◆ Recorded information
__________

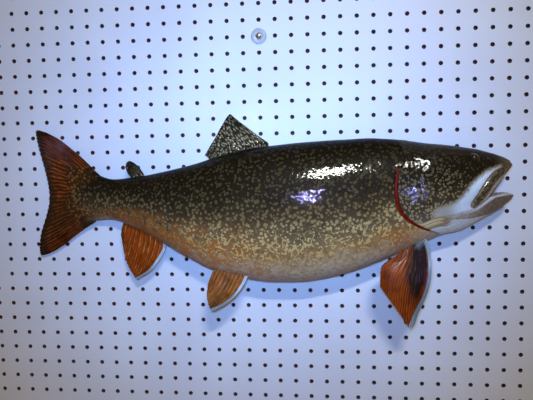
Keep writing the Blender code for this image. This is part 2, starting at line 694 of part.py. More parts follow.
def turned(name, centre, profile, sides):
    """A profile of (radius, height off the board) spun round an axis along y at centre."""
    bm = bmesh.new()
    spots = [bm.verts.new(Vector((radius, -height, 0)) * MM) for radius, height in profile]
    closed = profile[0][0] > 0
    pairs = list(zip(spots, spots[1:])) + ([(spots[-1], spots[0])] if closed else [])
    edges = [bm.edges.new(pair) for pair in pairs]
    bmesh.ops.spin(
        bm, geom=spots + edges, cent=(0, 0, 0), axis=(0, 1, 0), angle=2 * math.pi, steps=sides,
        use_merge=True,
    )
    bmesh.ops.remove_doubles(bm, verts=bm.verts, dist=0.000001)
    bmesh.ops.recalc_face_normals(bm, faces=bm.faces)
    bmesh.ops.translate(bm, verts=bm.verts, vec=Vector((centre[0], FACE, centre[1])) * MM)
    return finish_mesh(name, bm)


def build_block(trunk):
    """The plywood block in the fish's back, with its flush steel hanger plate."""
    rear = FACE - GAP
    outline = round_rectangle((0, 0), BLOCK_LENGTH, BLOCK_HEIGHT, BLOCK_CORNER, 6)
    pocket = prism("block_pocket", grown(outline, GAP), rear - BLOCK_THICK - GAP, FACE + 10)
    boolean(trunk, pocket, "DIFFERENCE")
    block = prism("mounting_block", outline, rear - BLOCK_THICK, rear)

    length, height, thick = HANGER_SIZE
    x, z = BOLT_PLACE[0], BOLT_PLACE[1] - KEYHOLE_RISE / 2
    plate_outline = round_rectangle((x, z), length, height, 5, 5)
    seat = prism("plate_seat", grown(plate_outline, GAP), rear - thick - 2 * GAP, FACE + 10)
    boolean(block, seat, "DIFFERENCE")
    plate = prism("hanger_plate", plate_outline, rear - thick - GAP, rear - GAP)
    low = z - KEYHOLE_RISE / 2
    width = 2 * (BOLT_RADIUS + GAP)
    slot = round_rectangle((x, (low + BOLT_PLACE[1]) / 2), width, KEYHOLE_RISE + width, width / 2 - 0.01, 4)
    boolean(plate, disc("keyhole", (x, low), KEYHOLE_RADIUS, FACE - 20, FACE + 10), "DIFFERENCE")
    boolean(plate, prism("slot", slot, FACE - 20, FACE + 10), "DIFFERENCE")
    hollow = round_rectangle((x, z), 2 * KEYHOLE_RADIUS + 3, KEYHOLE_RISE + 2 * KEYHOLE_RADIUS + 3, 6, 5)
    boolean(block, prism("head_room", hollow, rear - 8, FACE + 10), "DIFFERENCE")
    for side, name in ((-1, "hanger_screw_1"), (1, "hanger_screw_2")):
        centre = (x + side * 16, z)
        hole = SCREW_RADIUS + GAP
        boolean(plate, disc("screw_hole", centre, hole, FACE - 20, FACE + 10), "DIFFERENCE")
        boolean(block, disc("screw_room", centre, hole, rear - 4, FACE + 10), "DIFFERENCE")
        screw = disc(name, centre, SCREW_RADIUS, rear - 4 + GAP, rear - GAP)
        cross = prism("screw_slot", round_rectangle(centre, 0.8, 4.0, 0.2, 1), rear - 1.2, FACE + 10)
        dress(boolean(screw, cross, "DIFFERENCE"), STEEL)
    dress(block, PLYWOOD)
    dress(plate, STEEL)


def build_board():
    """The perforated board, its battens, the fish's hanging bolt and the visible screw."""
    middle = (PANEL_LEFT + PANEL_RIGHT) / 2
    width = PANEL_RIGHT - PANEL_LEFT
    outline = round_rectangle((middle, 0), width, 2 * PANEL_HALF_HEIGHT, 2, 3)
    panel = prism("perforated_board", outline, FACE, FACE + PANEL_THICK)
    for place in (BOLT_PLACE, BOARD_SCREW):
        boolean(panel, disc("peg_hole", place, PEG_RADIUS, FACE - 10, FACE + 20, 12), "DIFFERENCE")
    dress(panel, HARDBOARD)

    for name, column in BATTEN_COLUMNS.items():
        centre = (column * PITCH, 0)
        strip = round_rectangle(centre, BATTEN_WIDTH, 2 * PANEL_HALF_HEIGHT - 2 * PITCH, 1.5, 2)
        batten = prism(name, strip, -BATTEN_THICK, 0)
        if name == "batten_centre":
            hole = disc("pilot_hole", BOARD_SCREW, 2.0 + GAP, -BATTEN_THICK - 10, -BATTEN_THICK + 12)
            boolean(batten, hole, "DIFFERENCE")
        dress(batten, PINE)

    bolt = disc("hanging_bolt", BOLT_PLACE, BOLT_RADIUS, FACE - GAP - 3, -3.0)
    head = disc("bolt_head", BOLT_PLACE, BOLT_HEAD_RADIUS, FACE - GAP - 6, FACE - GAP - 2.2)
    dress(boolean(bolt, head, "UNION"), STEEL)
    nut = disc("hanging_nut", BOLT_PLACE, 5.0, FACE + PANEL_THICK + GAP, FACE + PANEL_THICK + GAP + 4.5, 6)
    nut_hole = disc("nut_hole", BOLT_PLACE, BOLT_RADIUS + GAP, -40, 10)
    dress(boolean(nut, nut_hole, "DIFFERENCE"), STEEL)

    dress(turned("board_washer", BOARD_SCREW, WASHER_PROFILE, 20), WASHER_WHITE)
    dress(turned("board_screw", BOARD_SCREW, SCREW_PROFILE, 12), STEEL)


def main():
    """Builds the whole mount."""
    clear_scene()
    build_board()
    trunk, stem, head, jaw = build_flesh()
    build_block(trunk)
    build_gills(trunk)
    build_maxillae(head, jaw)
    build_eyes(head)
    build_teeth(head, UPPER_TEETH, 4.2, -1)
    build_teeth(jaw, LOWER_TEETH, 3.6, 1)
    build_tongue()
    for flesh, colour in ((trunk, SKIN_DARK), (stem, SKIN_DARK), (head, SKIN_HEAD), (jaw, SKIN_PALE)):
        dress(flesh, colour)
    build_fins()


main()
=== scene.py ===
"""Mounted lake trout on its perforated board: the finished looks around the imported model.

Frame: +Z up, +X towards the snout, +Y into the wall.  Shapes are worked out in millimetres and
turned into metres by MM when a mesh is made.
"""

import logging
import math
from dataclasses import dataclass
from enum import Enum
from typing import Callable, Sequence

import bmesh
import bpy
import numpy as np
from mathutils import Matrix, Vector
from mathutils.kdtree import KDTree


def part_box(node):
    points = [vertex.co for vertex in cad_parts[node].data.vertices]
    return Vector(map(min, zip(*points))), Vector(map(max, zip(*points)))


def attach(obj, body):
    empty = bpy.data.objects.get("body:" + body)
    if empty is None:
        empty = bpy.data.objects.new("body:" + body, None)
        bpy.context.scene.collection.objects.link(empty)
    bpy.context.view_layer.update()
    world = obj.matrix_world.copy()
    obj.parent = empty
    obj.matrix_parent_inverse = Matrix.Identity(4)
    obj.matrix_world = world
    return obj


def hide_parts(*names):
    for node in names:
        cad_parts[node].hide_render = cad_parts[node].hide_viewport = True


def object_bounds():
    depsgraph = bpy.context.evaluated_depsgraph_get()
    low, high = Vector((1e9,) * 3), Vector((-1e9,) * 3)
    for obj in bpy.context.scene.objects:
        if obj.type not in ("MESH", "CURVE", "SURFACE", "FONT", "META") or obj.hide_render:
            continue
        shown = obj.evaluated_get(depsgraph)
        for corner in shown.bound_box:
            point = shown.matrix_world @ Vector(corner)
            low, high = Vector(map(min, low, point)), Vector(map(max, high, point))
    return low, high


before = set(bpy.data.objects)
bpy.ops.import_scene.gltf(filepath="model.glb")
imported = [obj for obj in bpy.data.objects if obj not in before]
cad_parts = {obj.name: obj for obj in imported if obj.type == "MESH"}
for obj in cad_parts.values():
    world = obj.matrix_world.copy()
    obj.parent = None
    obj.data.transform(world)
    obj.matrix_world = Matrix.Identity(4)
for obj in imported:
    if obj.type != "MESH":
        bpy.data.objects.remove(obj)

MM = 0.001
CAD_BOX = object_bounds()
log = logging.getLogger("mounted_trout")

Knots = Sequence[tuple[float, ...]]
Point = tuple[float, float, float]
Colour = tuple[float, float, float]
Array = np.ndarray
BMesh = bmesh.types.BMesh
Mesh = bpy.types.Mesh
Object = bpy.types.Object
Material = bpy.types.Material
Socket = bpy.types.NodeSocket
Ramp = Sequence[tuple[float, Colour]]

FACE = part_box("perforated_board")[0][1] / MM  # y of the board's front face
BACK_PLANE = FACE - 3.0  # the fish's wall side is flat here
MERGE = 0.0005  # points of a surface closer than this are one, in mm


class Side(Enum):
    """The two sides of the fish; the right one faces away from the board."""

    RIGHT = -1
    LEFT = 1

    def node(self, kind: str) -> str:
        """The name of this side's node of a kind."""
        return f"{kind}_{self.name.lower()}"


class Look(Enum):
    """Every finish of the model."""

    SKIN = "trout_skin"
    MOUTH = "mouth_lining"
    SLIT = "gill_slit"
    SCALE = "trout_scales"
    GILL = "gill_red"
    MAXILLA = "upper_jaw_plate"
    EYE = "painted_glass_eye"
    TOOTH = "tooth_ivory"
    TONGUE = "tongue_pink"
    PAINT = "board_paint"
    HARDBOARD = "raw_hardboard"
    PINE = "pine_batten"
    PLYWOOD = "plywood_block"
    STEEL = "zinc_steel"
    WASHER = "clear_washer"


Looks = dict[Look, Material]


# ---- curves
@dataclass(frozen=True)
class Profile:
    """A smooth line through (t, value) knots, without overshoot."""

    knots: Knots

    def __call__(self, t: Array | float) -> Array:
        """Values of the line.

        Args:
            t: where to read it; beyond the ends it keeps the end values.

        Returns:
            An array of values, one for each t.
        """
        x = np.array([k[0] for k in self.knots], float)
        v = np.array([k[1] for k in self.knots], float)
        t = np.clip(np.asarray(t, float), x[0], x[-1])
        slope = np.diff(v) / np.diff(x)
        product = slope[:-1] * slope[1:]
        total = np.where(product > 0, slope[:-1] + slope[1:], 1.0)
        inner = np.where(product > 0, 2 * product / total, 0.0)
        tangent = np.concatenate([slope[:1], inner, slope[-1:]])
        k = np.clip(np.searchsorted(x, t, side="right") - 1, 0, len(x) - 2)
        span = x[k + 1] - x[k]
        f = (t - x[k]) / span
        return (
            v[k] * (1 + 2 * f) * (1 - f) ** 2
            + span * tangent[k] * f * (1 - f) ** 2
            + v[k + 1] * f * f * (3 - 2 * f)
            - span * tangent[k + 1] * f * f * (1 - f)
        )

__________

◆ Your objective
Reproduce word for word the material above, beginning with the line that contains "GAP - 3, -3.0)" and ending with the line that contains "depsgraph = bpy.context.evaluated_depsgraph_get()".

◆ Answer to this problem
    bolt = disc("hanging_bolt", BOLT_PLACE, BOLT_RADIUS, FACE - GAP - 3, -3.0)
    head = disc("bolt_head", BOLT_PLACE, BOLT_HEAD_RADIUS, FACE - GAP - 6, FACE - GAP - 2.2)
    dress(boolean(bolt, head, "UNION"), STEEL)
    nut = disc("hanging_nut", BOLT_PLACE, 5.0, FACE + PANEL_THICK + GAP, FACE + PANEL_THICK + GAP + 4.5, 6)
    nut_hole = disc("nut_hole", BOLT_PLACE, BOLT_RADIUS + GAP, -40, 10)
    dress(boolean(nut, nut_hole, "DIFFERENCE"), STEEL)

    dress(turned("board_washer", BOARD_SCREW, WASHER_PROFILE, 20), WASHER_WHITE)
    dress(turned("board_screw", BOARD_SCREW, SCREW_PROFILE, 12), STEEL)


def main():
    """Builds the whole mount."""
    clear_scene()
    build_board()
    trunk, stem, head, jaw = build_flesh()
    build_block(trunk)
    build_gills(trunk)
    build_maxillae(head, jaw)
    build_eyes(head)
    build_teeth(head, UPPER_TEETH, 4.2, -1)
    build_teeth(jaw, LOWER_TEETH, 3.6, 1)
    build_tongue()
    for flesh, colour in ((trunk, SKIN_DARK), (stem, SKIN_DARK), (head, SKIN_HEAD), (jaw, SKIN_PALE)):
        dress(flesh, colour)
    build_fins()


main()
=== scene.py ===
"""Mounted lake trout on its perforated board: the finished looks around the imported model.

Frame: +Z up, +X towards the snout, +Y into the wall.  Shapes are worked out in millimetres and
turned into metres by MM when a mesh is made.
"""

import logging
import math
from dataclasses import dataclass
from enum import Enum
from typing import Callable, Sequence

import bmesh
import bpy
import numpy as np
from mathutils import Matrix, Vector
from mathutils.kdtree import KDTree


def part_box(node):
    points = [vertex.co for vertex in cad_parts[node].data.vertices]
    return Vector(map(min, zip(*points))), Vector(map(max, zip(*points)))


def attach(obj, body):
    empty = bpy.data.objects.get("body:" + body)
    if empty is None:
        empty = bpy.data.objects.new("body:" + body, None)
        bpy.context.scene.collection.objects.link(empty)
    bpy.context.view_layer.update()
    world = obj.matrix_world.copy()
    obj.parent = empty
    obj.matrix_parent_inverse = Matrix.Identity(4)
    obj.matrix_world = world
    return obj


def hide_parts(*names):
    for node in names:
        cad_parts[node].hide_render = cad_parts[node].hide_viewport = True


def object_bounds():
    depsgraph = bpy.context.evaluated_depsgraph_get()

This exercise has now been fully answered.